Annunciation
Francisco Goya·1785
Historical Context
Annunciation from 1785, in the Museum of Fine Arts Boston, is a conventional religious commission that demonstrates Goya's ability to work within established devotional formats. The painting dates from his period as a rising court painter seeking prestigious religious commissions. The work reflects the broader artistic currents of the Romanticism period, combining technical mastery with the emotional and intellectual concerns that defined European painting of the era.
Technical Analysis
Goya renders the Annunciation with clear, bright color and conventional composition, demonstrating competent academic handling of the traditional devotional subject.
Look Closer
- ◆Notice the conventional academic treatment: this 1785 Annunciation works within the established conventions of religious painting without yet showing the radical individuality of Goya's mature religious work.

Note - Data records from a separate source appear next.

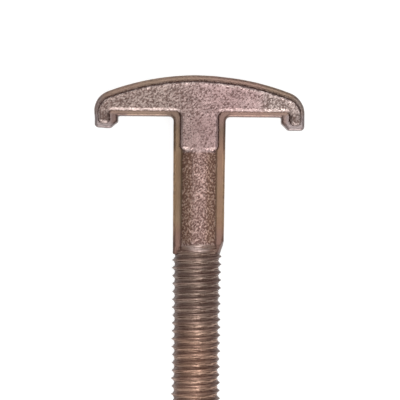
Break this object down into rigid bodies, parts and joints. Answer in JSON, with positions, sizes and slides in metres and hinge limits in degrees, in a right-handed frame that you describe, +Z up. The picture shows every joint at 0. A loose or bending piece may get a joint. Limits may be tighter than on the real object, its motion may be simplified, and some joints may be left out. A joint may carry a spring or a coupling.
{
  "type": "t slot bolt",
  "caption": "Forged T-head bolt: an arched hammer head with a turned-down lip at each end, side flanges down a round shank and a coarse right-hand thread.",
  "frame": {"origin": "on the thread's axis, in the plane of the seats under the two arms of the head", "axes": "+Y runs up the bolt from its point to its head, +X along the right arm as seen in the picture, +Z up from the surface that the bolt lies on"},
  "size_m": [0.0481, 0.0792, 0.0112],
  "materials": {
    "forged_steel": "as forged, brown oxide with a coarse grain"
  },
  "bodies": {
    "root": {"t_slot_bolt": "forged_steel"}
  },
  "joints": []
}
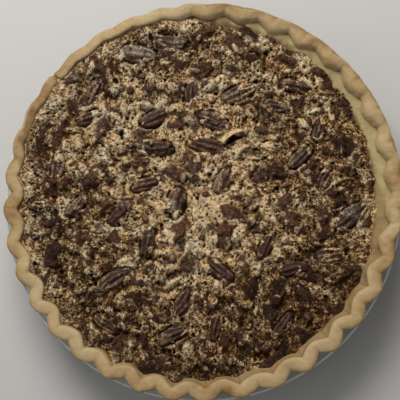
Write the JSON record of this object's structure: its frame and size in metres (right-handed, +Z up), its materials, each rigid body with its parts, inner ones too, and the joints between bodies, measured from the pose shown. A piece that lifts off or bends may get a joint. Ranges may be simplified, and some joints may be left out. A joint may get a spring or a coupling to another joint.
{
  "type": "pecan pie",
  "caption": "Whole open pecan pie in a clear glass dish: hand-fluted pale pastry rim, bubbly baked filling and pecan halves set in its top.",
  "frame": {"origin": "centre of the glass dish's flat base, on the surface it stands on", "axes": "+Z up out of the dish, +Y towards the side where the filling laps over the rim together with -X, +X towards the taller bare side of the rim"},
  "size_m": [0.24, 0.24, 0.05],
  "materials": {
    "clear_glass": "clear pressed glass, faint green tint, polished",
    "baked_pastry": "baked shortcrust pastry, dry and matt; stands for food",
    "baked_filling": "baked nut and syrup filling with a crisp bubbly skin; stands for food",
    "pecan_skin": "toasted nut skin with a slight syrup gloss; stands for food"
  },
  "bodies": {
    "root": {"pie_dish": "clear_glass", "crust": "baked_pastry", "filling": "baked_filling", "pecan_01": "pecan_skin", "pecan_02": "pecan_skin", "pecan_03": "pecan_skin", "pecan_04": "pecan_skin", "pecan_05": "pecan_skin", "pecan_06": "pecan_skin", "pecan_07": "pecan_skin", "pecan_08": "pecan_skin", "pecan_09": "pecan_skin", "pecan_10": "pecan_skin", "pecan_11": "pecan_skin", "pecan_12": "pecan_skin", "pecan_13": "pecan_skin", "pecan_14": "pecan_skin", "pecan_15": "pecan_skin", "pecan_16": "pecan_skin", "pecan_17": "pecan_skin", "pecan_18": "pecan_skin", "pecan_19": "pecan_skin", "pecan_20": "pecan_skin", "pecan_21": "pecan_skin", "pecan_22": "pecan_skin", "pecan_23": "pecan_skin", "pecan_24": "pecan_skin", "pecan_25": "pecan_skin", "pecan_26": "pecan_skin", "pecan_27": "pecan_skin", "pecan_28": "pecan_skin", "pecan_29": "pecan_skin", "pecan_30": "pecan_skin", "pecan_31": "pecan_skin", "pecan_32": "pecan_skin", "pecan_33": "pecan_skin", "pecan_34": "pecan_skin", "pecan_35": "pecan_skin"}
  },
  "joints": []
}
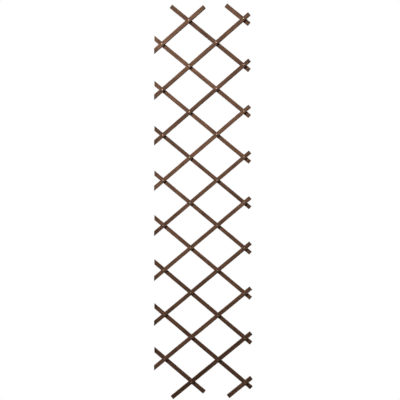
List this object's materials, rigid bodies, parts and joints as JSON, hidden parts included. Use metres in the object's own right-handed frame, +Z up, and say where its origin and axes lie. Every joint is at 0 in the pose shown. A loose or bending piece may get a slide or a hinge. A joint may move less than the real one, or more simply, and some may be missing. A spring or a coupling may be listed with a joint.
{
  "type": "garden trellis",
  "caption": "Expanding diamond-lattice garden trellis of brown-stained hardwood laths, riveted at every crossing so that it folds.",
  "frame": {"origin": "midway across and midway through the depth, level with the lowest tip", "axes": "+X across the panel to the viewer's right, +Y from the front to the wall behind, +Z up"},
  "size_m": [0.4524, 0.0184, 1.8027],
  "materials": {
    "front_lath_wood": "dark brown stain, dull, grain showing",
    "back_lath_wood": "dark brown stain, dull, grain showing",
    "rivet_steel": "browned, dull, worn brighter on the crown"
  },
  "bodies": {
    "middle_rivet": {"rivet_row09_col2": "rivet_steel"},
    "front_lath_01": {"front_lath_01": "front_lath_wood", "rivet_row02_col1": "rivet_steel", "rivet_row01_col2": "rivet_steel"},
    "front_lath_02": {"front_lath_02": "front_lath_wood", "rivet_row04_col1": "rivet_steel", "rivet_row03_col2": "rivet_steel", "rivet_row02_col3": "rivet_steel", "rivet_row01_col4": "rivet_steel"},
    "front_lath_03": {"front_lath_03": "front_lath_wood", "rivet_row06_col1": "rivet_steel", "rivet_row05_col2": "rivet_steel", "rivet_row04_col3": "rivet_steel", "rivet_row03_col4": "rivet_steel"},
    "front_lath_04": {"front_lath_04": "front_lath_wood", "rivet_row08_col1": "rivet_steel", "rivet_row07_col2": "rivet_steel", "rivet_row06_col3": "rivet_steel", "rivet_row05_col4": "rivet_steel"},
    "front_lath_05": {"front_lath_05": "front_lath_wood", "rivet_row10_col1": "rivet_steel", "rivet_row08_col3": "rivet_steel", "rivet_row07_col4": "rivet_steel"},
    "front_lath_06": {"front_lath_06": "front_lath_wood", "rivet_row12_col1": "rivet_steel", "rivet_row11_col2": "rivet_steel", "rivet_row10_col3": "rivet_steel", "rivet_row09_col4": "rivet_steel"},
    "front_lath_07": {"front_lath_07": "front_lath_wood", "rivet_row14_col1": "rivet_steel", "rivet_row13_col2": "rivet_steel", "rivet_row12_col3": "rivet_steel", "rivet_row11_col4": "rivet_steel"},
    "front_lath_08": {"front_lath_08": "front_lath_wood", "rivet_row16_col1": "rivet_steel", "rivet_row15_col2": "rivet_steel", "rivet_row14_col3": "rivet_steel", "rivet_row13_col4": "rivet_steel"},
    "front_lath_09": {"front_lath_09": "front_lath_wood", "rivet_row17_col2": "rivet_steel", "rivet_row16_col3": "rivet_steel", "rivet_row15_col4": "rivet_steel"},
    "front_lath_10": {"front_lath_10": "front_lath_wood", "rivet_row17_col4": "rivet_steel"},
    "back_lath_01": {"back_lath_01": "back_lath_wood"},
    "back_lath_02": {"back_lath_02": "back_lath_wood"},
    "back_lath_03": {"back_lath_03": "back_lath_wood"},
    "back_lath_04": {"back_lath_04": "back_lath_wood"},
    "back_lath_05": {"back_lath_05": "back_lath_wood"},
    "back_lath_06": {"back_lath_06": "back_lath_wood"},
    "back_lath_07": {"back_lath_07": "back_lath_wood"},
    "back_lath_08": {"back_lath_08": "back_lath_wood"},
    "back_lath_09": {"back_lath_09": "back_lath_wood"},
    "back_lath_10": {"back_lath_10": "back_lath_wood"}
  },
  "joints": [
    {"name": "lattice_fold", "type": "hinge", "parent": "middle_rivet", "child": "front_lath_05", "pos_m": [-0.05464, 0, 0.90423], "axis": [0, -1, 0], "range_deg": [-36.5, 46.5]},
    {"name": "back_lath_06_pivot", "type": "hinge", "parent": "middle_rivet", "child": "back_lath_06", "pos_m": [-0.05464, 0, 0.90423], "axis": [0, 1, 0], "range_deg": [-36.5, 46.5]},
    {"name": "back_lath_07_pivot", "type": "hinge", "parent": "front_lath_05", "child": "back_lath_07", "pos_m": [-0.17721, 0, 0.80138], "axis": [0, 1, 0], "range_deg": [-73, 93]},
    {"name": "back_lath_05_pivot", "type": "hinge", "parent": "front_lath_05", "child": "back_lath_05", "pos_m": [0.06793, 0, 1.00707], "axis": [0, 1, 0], "range_deg": [-73, 93]},
    {"name": "back_lath_04_pivot", "type": "hinge", "parent": "front_lath_05", "child": "back_lath_04", "pos_m": [0.1905, 0, 1.10992], "axis": [0, 1, 0], "range_deg": [-73, 93]},
    {"name": "front_lath_04_pivot", "type": "hinge", "parent": "back_lath_06", "child": "front_lath_04", "pos_m": [-0.17721, 0, 1.00707], "axis": [0, -1, 0], "range_deg": [-73, 93]},
    {"name": "front_lath_06_pivot", "type": "hinge", "parent": "back_lath_06", "child": "front_lath_06", "pos_m": [0.06793, 0, 0.80138], "axis": [0, -1, 0], "range_deg": [-73, 93]},
    {"name": "front_lath_07_pivot", "type": "hinge", "parent": "back_lath_06", "child": "front_lath_07", "pos_m": [0.1905, 0, 0.69853], "axis": [0, -1, 0], "range_deg": [-73, 93]},
    {"name": "front_lath_08_pivot", "type": "hinge", "parent": "back_lath_07", "child": "front_lath_08", "pos_m": [0.1905, 0, 0.49284], "axis": [0, -1, 0], "range_deg": [-73, 93]},
    {"name": "front_lath_03_pivot", "type": "hinge", "parent": "back_lath_05", "child": "front_lath_03", "pos_m": [-0.17721, 0, 1.21276], "axis": [0, -1, 0], "range_deg": [-73, 93]},
    {"name": "front_lath_02_pivot", "type": "hinge", "parent": "back_lath_04", "child": "front_lath_02", "pos_m": [-0.17721, 0, 1.41846], "axis": [0, -1, 0], "range_deg": [-73, 93]},
    {"name": "back_lath_03_pivot", "type": "hinge", "parent": "front_lath_04", "child": "back_lath_03", "pos_m": [0.1905, 0, 1.31561], "axis": [0, 1, 0], "range_deg": [-73, 93]},
    {"name": "back_lath_08_pivot", "type": "hinge", "parent": "front_lath_06", "child": "back_lath_08", "pos_m": [-0.17721, 0, 0.59569], "axis": [0, 1, 0], "range_deg": [-73, 93]},
    {"name": "back_lath_09_pivot", "type": "hinge", "parent": "front_lath_07", "child": "back_lath_09", "pos_m": [-0.17721, 0, 0.39], "axis": [0, 1, 0], "range_deg": [-73, 93]},
    {"name": "back_lath_10_pivot", "type": "hinge", "parent": "front_lath_08", "child": "back_lath_10", "pos_m": [-0.17721, 0, 0.1843], "axis": [0, 1, 0], "range_deg": [-73, 93]},
    {"name": "back_lath_02_pivot", "type": "hinge", "parent": "front_lath_03", "child": "back_lath_02", "pos_m": [0.1905, 0, 1.5213], "axis": [0, 1, 0], "range_deg": [-73, 93]},
    {"name": "back_lath_01_pivot", "type": "hinge", "parent": "front_lath_02", "child": "back_lath_01", "pos_m": [0.1905, 0, 1.72699], "axis": [0, 1, 0], "range_deg": [-73, 93]},
    {"name": "front_lath_01_pivot", "type": "hinge", "parent": "back_lath_03", "child": "front_lath_01", "pos_m": [-0.17721, 0, 1.62415], "axis": [0, -1, 0], "range_deg": [-73, 93]},
    {"name": "front_lath_09_pivot", "type": "hinge", "parent": "back_lath_08", "child": "front_lath_09", "pos_m": [0.1905, 0, 0.28715], "axis": [0, -1, 0], "range_deg": [-73, 93]},
    {"name": "front_lath_10_pivot", "type": "hinge", "parent": "back_lath_09", "child": "front_lath_10", "pos_m": [0.1905, 0, 0.08146], "axis": [0, -1, 0], "range_deg": [-73, 93]}
  ],
  "couplings": [
    {"joint": "back_lath_06_pivot", "follows": "lattice_fold", "ratio": 1},
    {"joint": "back_lath_07_pivot", "follows": "lattice_fold", "ratio": 2},
    {"joint": "back_lath_05_pivot", "follows": "lattice_fold", "ratio": 2},
    {"joint": "back_lath_04_pivot", "follows": "lattice_fold", "ratio": 2},
    {"joint": "front_lath_04_pivot", "follows": "lattice_fold", "ratio": 2},
    {"joint": "front_lath_06_pivot", "follows": "lattice_fold", "ratio": 2},
    {"joint": "front_lath_07_pivot", "follows": "lattice_fold", "ratio": 2},
    {"joint": "front_lath_08_pivot", "follows": "lattice_fold", "ratio": 2},
    {"joint": "front_lath_03_pivot", "follows": "lattice_fold", "ratio": 2},
    {"joint": "front_lath_02_pivot", "follows": "lattice_fold", "ratio": 2},
    {"joint": "back_lath_03_pivot", "follows": "lattice_fold", "ratio": 2},
    {"joint": "back_lath_08_pivot", "follows": "lattice_fold", "ratio": 2},
    {"joint": "back_lath_09_pivot", "follows": "lattice_fold", "ratio": 2},
    {"joint": "back_lath_10_pivot", "follows": "lattice_fold", "ratio": 2},
    {"joint": "back_lath_02_pivot", "follows": "lattice_fold", "ratio": 2},
    {"joint": "back_lath_01_pivot", "follows": "lattice_fold", "ratio": 2},
    {"joint": "front_lath_01_pivot", "follows": "lattice_fold", "ratio": 2},
    {"joint": "front_lath_09_pivot", "follows": "lattice_fold", "ratio": 2},
    {"joint": "front_lath_10_pivot", "follows": "lattice_fold", "ratio": 2}
  ]
}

- ◆Look at the warm palette and competent figure arrangement: the natural facility for color and composition persists within the academic format.
- ◆Observe the clear, bright color appropriate to this devotional subject: unlike the dark intensity of his later religious works, this Annunciation belongs to the optimistic warmth of his early career.
- ◆Find this as evidence of Goya's professional range in the 1780s: simultaneously producing tapestry cartoons, official portraits, and religious commissions of this kind.